A 2012 study conducted by Kansas State University has confirmed what many have speculated for years—arguments about money are the top predictor of divorce. Even when couples attempt to get money matters in order and commit to following a budget, disagreements can make getting on the same financial page nearly impossible.
Following are four expert tips to help partners stop the bickering and finally get on one financial accord.
1. Have a “money date.”
“It can be hard to talk openly about money, but these conversations are critical,” says Elle Kaplan, CEO and founding partner of Lexion Capital Management and family finance advisor. Problems arise when disagreements are spur of the moment—say, when the hubs wants to drop $1000 on a new flat screen. A better plan, instead, is to set aside a specific time to discuss finances when both parties are calm and rational.

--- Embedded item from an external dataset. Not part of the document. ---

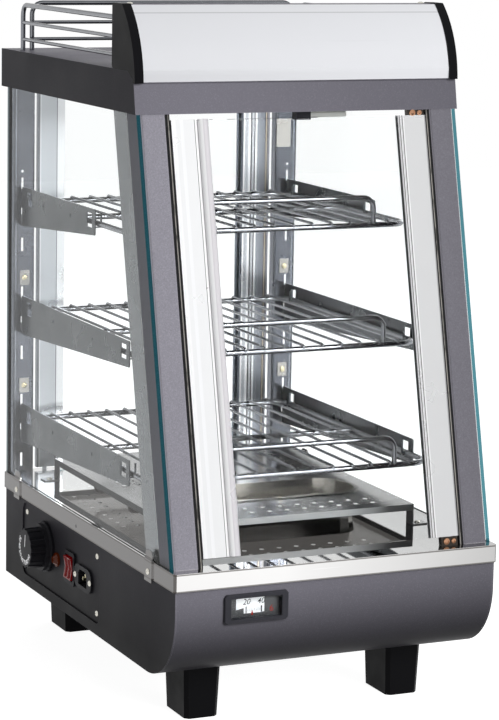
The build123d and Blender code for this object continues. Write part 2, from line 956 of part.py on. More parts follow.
def make_screws():
    """Pan-head screws of the clips, control plate, inlet, platform and sign box."""
    clip_points = [(clip_front_y, clip_screw_z()), (clip_rear_y, clip_screw_z())]
    sign_points = [(-sign_screw_x(), sign_screw_y()), (sign_screw_x(), sign_screw_y())]
    left_clip_face = side_view.offset(-half_width - clip_sheet)
    places = [
        (side_view.offset(half_width + clip_sheet), clip_points, 1, clip_sheet),
        (left_clip_face, clip_points, -1, clip_sheet),
        (control_face, plate_screw_points(), 1, base_sheet),
        (control_face.offset(inlet_flange), inlet_screw_points(), 1, inlet_flange),
        (ground.offset(floor_z + platform_sheet), platform_tab_points(), 1, platform_sheet),
        (ground.offset(sign_top - sign_inset), sign_points, 1, 0),
    ]
    with BuildPart() as screws:
        for plane, points, outward, grip in places:
            with BuildSketch(plane):
                with Locations(*points):
                    flat_sided(screw_head, hole_sides)
            extrude(amount=outward * screw_head_height, taper=screw_taper)
            if grip:
                with BuildSketch(plane):
                    with Locations(*points):
                        flat_sided(screw_shank, wire_sides)
                extrude(amount=-outward * grip)
    write_piece(screws, "screws")


def sign_screw_x():
    """Side distance of the screws in the sign box's top."""
    return skin_outer + cap_overhang - cap_thickness - screw_head


def sign_screw_y():
    """Depth of the screws in the sign box's top."""
    return sign_rear_y - screw_head


# Brackets and shelves


def make_bracket_pair(level, top, front):
    """Slotted-post bracket with two bent tabs that carry a shelf's side rods."""
    window_bottom = top - bracket_window_drop - bracket_window
    notch_z = top - rod_drop - rod_diameter / 2 - running_gap
    rear_window = rear_post_y - rear_window_offset - bracket_window
    front_window = front + front_window_offset
    with BuildPart() as right:
        with BuildSketch(side_view.offset(bracket_inner)) as outline:
            with BuildLine():
                Polyline(
                    (rear_post_y, top),
                    (front, top),
                    (front, top - bracket_front_height),
                    (rear_post_y, top - bracket_rear_height),
                    close=True,
                )
            make_face()
            chamfer(outline.vertices(), length=bend_radius * bend_cut)
            for window in (front_window, rear_window):
                with Locations((window + bracket_window / 2, window_bottom + bracket_window / 2)):
                    Rectangle(bracket_window, bracket_window, mode=Mode.SUBTRACT)
        extrude(amount=bracket_sheet)
        for window in (front_window, rear_window):
            with BuildSketch(front_view.offset(bracket_sheet - window)):
                with Locations((bracket_inner - tab_depth / 2, window_bottom + bracket_window / 2)):
                    Rectangle(tab_depth, bracket_window)
                with Locations((shelf_half_width, notch_z)):
                    Rectangle(
                        rod_diameter + 2 * running_gap,
                        bracket_window,
                        align=(Align.CENTER, Align.MIN),
                        mode=Mode.SUBTRACT,
                    )
            extrude(amount=-bracket_sheet)
        hook_tops = [top - bend_radius, top + slot_rise - slot_pitch - slot_height / 2]
        for hook_top in hook_tops:
            slot_index = hook_tops.index(hook_top)
            slot_bottom = top + slot_rise - slot_height - slot_index * slot_pitch
            drop = post_sheet + running_gap
            with BuildSketch(side_view.offset(bracket_inner)):
                with BuildLine():
                    Polyline(
                        (rear_post_y, hook_top),
                        (rear_post_y + hook_reach, hook_top),
                        (rear_post_y + hook_reach, slot_bottom - hook_reach / 2),
                        (rear_post_y + drop, slot_bottom - hook_reach / 2),
                        (rear_post_y + drop, slot_bottom),
                        (rear_post_y, slot_bottom),
                        close=True,
                    )
                make_face()
            extrude(amount=bracket_sheet)
    write_piece(right, f"bracket_{level}_right")
    write_piece(mirrored(right), f"bracket_{level}_left")


def make_shelf(level, bracket_top, front):
    """Plated wire shelf: rim rod, middle rod, thirteen wires and a front guard."""
    z = bracket_top - rod_drop
    wire_z = z + (rod_diameter + wire_diameter) / 2 - weld_overlap
    middle = (front + shelf_rear_y) / 2
    length = shelf_rear_y - front + rod_diameter
    rim = bent_rod(
        [
            at(0, shelf_rear_y, z),
            at(-shelf_half_width, shelf_rear_y, z),
            at(-shelf_half_width, front, z),
            at(shelf_half_width, front, z),
            at(shelf_half_width, shelf_rear_y, z),
            at(0, shelf_rear_y, z),
        ],
        [shelf_rear_corner, shelf_corner, shelf_corner, shelf_rear_corner],
        rod_diameter,
    )
    guard = bent_rod(
        [
            at(-guard_half_width, front, z),
            at(-guard_half_width, front, z + guard_rise),
            at(guard_half_width, front, z + guard_rise),
            at(guard_half_width, front, z),
        ],
        [guard_radius, guard_radius],
        guard_diameter,
    )
    with BuildPart() as shelf:
        add([rim.part, guard.part])
        with BuildSketch(side_view.offset(-shelf_half_width)):
            with Locations((middle, z)):
                flat_sided(rod_diameter)
        extrude(amount=2 * shelf_half_width)
        with BuildSketch(front_view.offset(-middle - length / 2)):
            with Locations((0, wire_z)):
                with GridLocations(wire_pitch, 0, wire_count, 1):
                    flat_sided(wire_diameter, wire_sides)
        extrude(amount=length)
    write_piece(shelf, f"shelf_{level}")


# Platform, pan and heater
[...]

“Money affects fundamental, practical aspects of our lives, yet it is also a very emotional, personal subject that can bring up strong feelings,” adds Kaplan. “When you’re not in the heat of the moment, you and your partner have the chance to plan proactively rather than argue reactively.”
2. Focus on one financial goal at a time.
Coming face-to-face with the reality of a dismal financial situation can light a fire like nothing else, inspiring individuals to attack debt or other money obstacles with all-or-nothing force. But that spark can fade over time or, worse, alienate partners who may prefer a more conservative approach.
“People often make the mistake of trying to change everything all at once, and that’s just not realistic,” says Matt Becker, founder of the personal finance blog Mom and Dad Money. “It’s taken time for us to get where we are, and it will take time to either change some of our existing habits or create new ones. We need to recognize that and focus on accomplishing the little steps along the way.”
3. Allow for a monthly “free spend” that doesn’t require partner approval.
Giving partners money to blow as they choose may seem counterintuitive when greater financial control is the aim. But, says Becker, the monthly “free spend” is the best way to ease guilt and stress without doing major damage to long-term goals.
“Budgets are very powerful and positive tools when used correctly, but they can also feel restrictive, especially when you’re having to make the decisions with a partner,” adds Becker. “It can be difficult to always focus on the “us”, no matter how much you love each other. Giving each other a ‘free spend’ amount in your budget allows each partner to breathe a little bit and feel like there is still room to be themselves.”
4. Bring in reinforcements.
For couples that recognize the need for third-party involvement but are counseling-adverse, Syble Solomon has created Money Habitudes, The Couples Special, a tool that makes communication more effective than ever by helping partners understand the “why” behind their money decisions.
“[It’s] designed like a card game, [so] it feels like a normal, social activity—not a test,” says the co-author of Bringing Money Into the Conversation and The Association of Financial Counseling and Planning Education’s Educator of the Year. “Most financial programs are very skills-driven and ignore the habits, attitudes, behaviors, values and emotions that go into financial decisions. Money Habitudes shows people that they are a mix of different money personality types or tendencies and that each of those has its strengths and challenges.”